Start of INPUT RECORDS
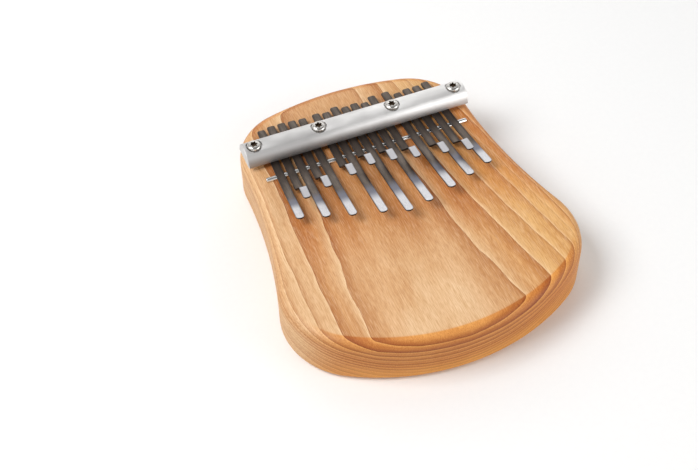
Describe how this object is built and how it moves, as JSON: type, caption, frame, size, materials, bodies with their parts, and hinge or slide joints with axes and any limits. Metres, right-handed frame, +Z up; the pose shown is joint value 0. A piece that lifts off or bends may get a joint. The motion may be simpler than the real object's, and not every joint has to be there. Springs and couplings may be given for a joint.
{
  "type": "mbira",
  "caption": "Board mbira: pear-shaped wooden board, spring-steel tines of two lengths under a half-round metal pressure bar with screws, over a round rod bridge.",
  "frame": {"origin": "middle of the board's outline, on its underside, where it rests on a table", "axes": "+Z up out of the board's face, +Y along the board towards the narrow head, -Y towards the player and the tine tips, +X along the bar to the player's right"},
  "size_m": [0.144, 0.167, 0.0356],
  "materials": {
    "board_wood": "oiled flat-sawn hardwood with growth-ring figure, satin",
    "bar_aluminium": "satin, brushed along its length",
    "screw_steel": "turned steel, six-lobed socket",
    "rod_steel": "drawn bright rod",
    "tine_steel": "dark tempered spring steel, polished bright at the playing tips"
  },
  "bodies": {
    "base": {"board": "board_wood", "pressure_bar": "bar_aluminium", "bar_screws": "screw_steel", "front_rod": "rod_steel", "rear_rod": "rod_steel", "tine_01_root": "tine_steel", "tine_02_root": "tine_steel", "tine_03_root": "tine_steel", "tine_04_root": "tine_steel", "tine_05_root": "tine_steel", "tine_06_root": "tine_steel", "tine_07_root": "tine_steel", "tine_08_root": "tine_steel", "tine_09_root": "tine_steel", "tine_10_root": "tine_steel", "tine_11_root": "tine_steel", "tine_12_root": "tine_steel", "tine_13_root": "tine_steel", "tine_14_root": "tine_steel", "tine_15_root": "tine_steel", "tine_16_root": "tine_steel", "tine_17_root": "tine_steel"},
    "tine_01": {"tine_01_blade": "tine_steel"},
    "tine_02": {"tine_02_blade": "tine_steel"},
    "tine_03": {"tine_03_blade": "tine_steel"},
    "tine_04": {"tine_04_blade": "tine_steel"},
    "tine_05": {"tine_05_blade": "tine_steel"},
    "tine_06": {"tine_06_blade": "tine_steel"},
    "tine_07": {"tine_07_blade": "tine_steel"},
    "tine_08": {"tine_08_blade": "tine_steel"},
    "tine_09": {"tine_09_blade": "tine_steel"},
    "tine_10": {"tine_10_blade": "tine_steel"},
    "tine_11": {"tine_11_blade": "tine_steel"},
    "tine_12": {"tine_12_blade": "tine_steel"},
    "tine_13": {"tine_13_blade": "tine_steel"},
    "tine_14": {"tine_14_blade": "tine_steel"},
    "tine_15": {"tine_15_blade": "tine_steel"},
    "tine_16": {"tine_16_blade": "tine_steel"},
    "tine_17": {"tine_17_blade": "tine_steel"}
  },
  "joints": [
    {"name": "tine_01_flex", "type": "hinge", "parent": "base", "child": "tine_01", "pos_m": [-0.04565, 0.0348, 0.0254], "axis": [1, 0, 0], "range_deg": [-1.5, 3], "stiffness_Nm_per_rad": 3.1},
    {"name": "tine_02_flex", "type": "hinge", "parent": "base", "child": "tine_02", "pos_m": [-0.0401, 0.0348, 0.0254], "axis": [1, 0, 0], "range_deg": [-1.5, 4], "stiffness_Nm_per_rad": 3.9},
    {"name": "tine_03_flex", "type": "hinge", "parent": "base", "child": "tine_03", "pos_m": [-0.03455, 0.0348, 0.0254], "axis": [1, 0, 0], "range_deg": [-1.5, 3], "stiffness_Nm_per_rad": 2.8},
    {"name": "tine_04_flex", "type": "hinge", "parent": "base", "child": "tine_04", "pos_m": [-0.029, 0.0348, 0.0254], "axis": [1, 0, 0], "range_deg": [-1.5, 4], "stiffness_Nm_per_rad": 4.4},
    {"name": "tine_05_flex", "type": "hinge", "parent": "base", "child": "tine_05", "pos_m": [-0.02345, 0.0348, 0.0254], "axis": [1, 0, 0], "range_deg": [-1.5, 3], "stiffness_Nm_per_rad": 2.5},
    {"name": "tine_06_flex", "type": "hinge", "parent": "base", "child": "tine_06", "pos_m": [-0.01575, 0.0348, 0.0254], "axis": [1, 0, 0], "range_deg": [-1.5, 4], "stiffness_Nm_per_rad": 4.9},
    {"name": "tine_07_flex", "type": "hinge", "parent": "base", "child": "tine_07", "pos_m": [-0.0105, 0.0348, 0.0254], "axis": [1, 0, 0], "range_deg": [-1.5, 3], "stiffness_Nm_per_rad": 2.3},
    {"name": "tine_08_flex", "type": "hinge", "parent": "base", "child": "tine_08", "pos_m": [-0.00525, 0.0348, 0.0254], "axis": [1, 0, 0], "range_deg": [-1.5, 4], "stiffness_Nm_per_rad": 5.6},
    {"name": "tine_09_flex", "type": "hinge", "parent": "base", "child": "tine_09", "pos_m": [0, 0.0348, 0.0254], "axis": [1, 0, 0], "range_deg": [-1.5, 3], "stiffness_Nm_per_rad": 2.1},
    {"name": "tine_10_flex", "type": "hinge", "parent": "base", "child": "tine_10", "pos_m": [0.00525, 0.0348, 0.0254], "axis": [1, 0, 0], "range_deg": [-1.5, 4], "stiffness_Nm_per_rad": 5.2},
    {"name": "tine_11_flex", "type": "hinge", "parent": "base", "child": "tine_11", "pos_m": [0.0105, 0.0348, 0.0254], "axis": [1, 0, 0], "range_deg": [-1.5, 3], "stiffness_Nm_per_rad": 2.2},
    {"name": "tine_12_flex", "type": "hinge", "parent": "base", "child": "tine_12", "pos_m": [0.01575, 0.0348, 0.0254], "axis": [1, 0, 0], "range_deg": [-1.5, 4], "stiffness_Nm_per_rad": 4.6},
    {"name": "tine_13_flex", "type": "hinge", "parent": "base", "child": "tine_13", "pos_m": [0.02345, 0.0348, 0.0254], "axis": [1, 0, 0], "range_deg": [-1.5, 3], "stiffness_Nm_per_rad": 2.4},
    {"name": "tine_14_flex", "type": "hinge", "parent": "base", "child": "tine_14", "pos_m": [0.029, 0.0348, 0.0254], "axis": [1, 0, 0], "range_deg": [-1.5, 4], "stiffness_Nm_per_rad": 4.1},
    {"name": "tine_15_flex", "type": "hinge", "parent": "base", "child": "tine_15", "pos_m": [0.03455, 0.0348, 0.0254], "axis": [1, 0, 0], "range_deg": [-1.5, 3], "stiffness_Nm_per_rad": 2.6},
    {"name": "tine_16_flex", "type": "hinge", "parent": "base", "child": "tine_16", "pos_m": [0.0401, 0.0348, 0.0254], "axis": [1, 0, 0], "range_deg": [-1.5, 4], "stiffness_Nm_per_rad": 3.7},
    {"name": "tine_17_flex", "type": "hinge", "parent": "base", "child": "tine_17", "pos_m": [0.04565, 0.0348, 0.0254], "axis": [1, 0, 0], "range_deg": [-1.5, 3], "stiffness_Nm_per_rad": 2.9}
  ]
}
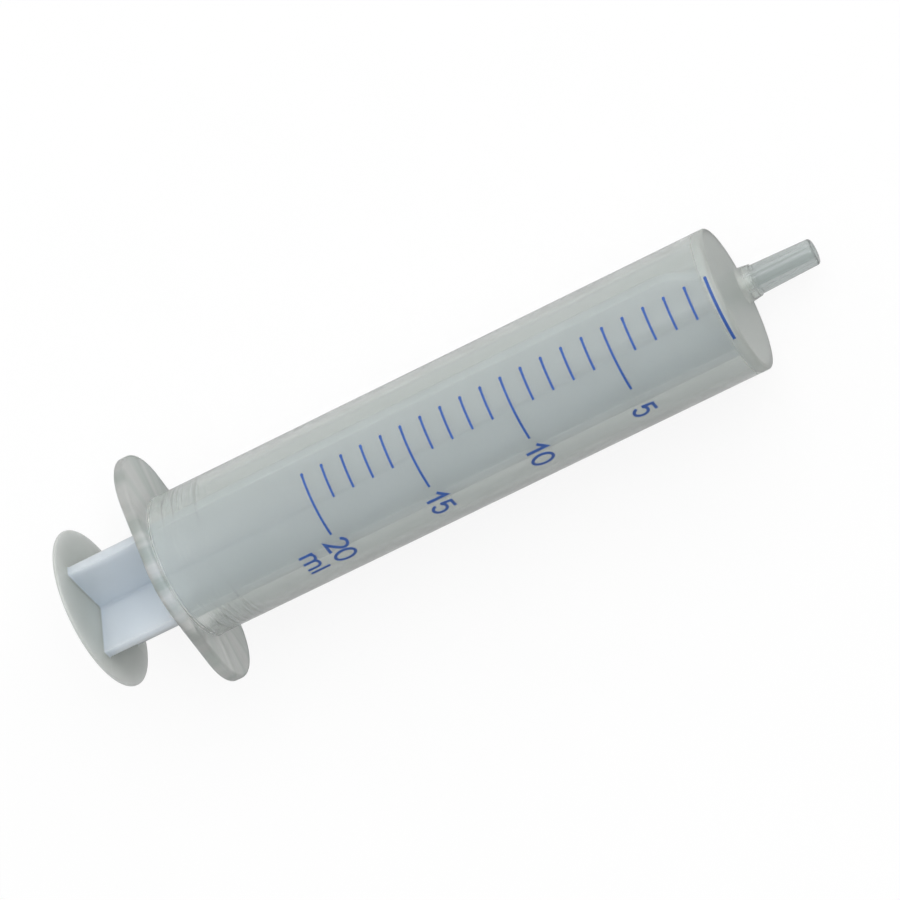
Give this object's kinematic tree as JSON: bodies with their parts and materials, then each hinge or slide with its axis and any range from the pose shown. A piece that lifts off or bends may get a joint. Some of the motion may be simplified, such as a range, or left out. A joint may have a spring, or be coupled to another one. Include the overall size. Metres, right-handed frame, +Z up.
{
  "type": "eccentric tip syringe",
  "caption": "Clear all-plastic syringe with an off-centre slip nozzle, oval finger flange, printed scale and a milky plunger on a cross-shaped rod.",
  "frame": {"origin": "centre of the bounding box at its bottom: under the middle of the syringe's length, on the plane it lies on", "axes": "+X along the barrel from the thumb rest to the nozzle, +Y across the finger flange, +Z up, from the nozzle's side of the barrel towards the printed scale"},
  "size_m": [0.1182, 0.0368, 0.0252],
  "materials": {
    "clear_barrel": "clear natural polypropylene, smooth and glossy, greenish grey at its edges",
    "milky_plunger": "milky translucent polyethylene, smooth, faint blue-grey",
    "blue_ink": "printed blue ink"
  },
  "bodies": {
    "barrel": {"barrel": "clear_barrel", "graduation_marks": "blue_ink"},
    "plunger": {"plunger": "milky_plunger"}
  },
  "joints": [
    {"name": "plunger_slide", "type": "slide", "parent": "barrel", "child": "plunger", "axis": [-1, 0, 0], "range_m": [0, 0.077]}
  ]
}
End of INPUT RECORDS
From the line containing "Give this object's" through the closing line of the material above, return every line exactly and omit all others.

Give this object's kinematic tree as JSON: bodies with their parts and materials, then each hinge or slide with its axis and any range from the pose shown. A piece that lifts off or bends may get a joint. Some of the motion may be simplified, such as a range, or left out. A joint may have a spring, or be coupled to another one. Include the overall size. Metres, right-handed frame, +Z up.
{
  "type": "eccentric tip syringe",
  "caption": "Clear all-plastic syringe with an off-centre slip nozzle, oval finger flange, printed scale and a milky plunger on a cross-shaped rod.",
  "frame": {"origin": "centre of the bounding box at its bottom: under the middle of the syringe's length, on the plane it lies on", "axes": "+X along the barrel from the thumb rest to the nozzle, +Y across the finger flange, +Z up, from the nozzle's side of the barrel towards the printed scale"},
  "size_m": [0.1182, 0.0368, 0.0252],
  "materials": {
    "clear_barrel": "clear natural polypropylene, smooth and glossy, greenish grey at its edges",
    "milky_plunger": "milky translucent polyethylene, smooth, faint blue-grey",
    "blue_ink": "printed blue ink"
  },
  "bodies": {
    "barrel": {"barrel": "clear_barrel", "graduation_marks": "blue_ink"},
    "plunger": {"plunger": "milky_plunger"}
  },
  "joints": [
    {"name": "plunger_slide", "type": "slide", "parent": "barrel", "child": "plunger", "axis": [-1, 0, 0], "range_m": [0, 0.077]}
  ]
}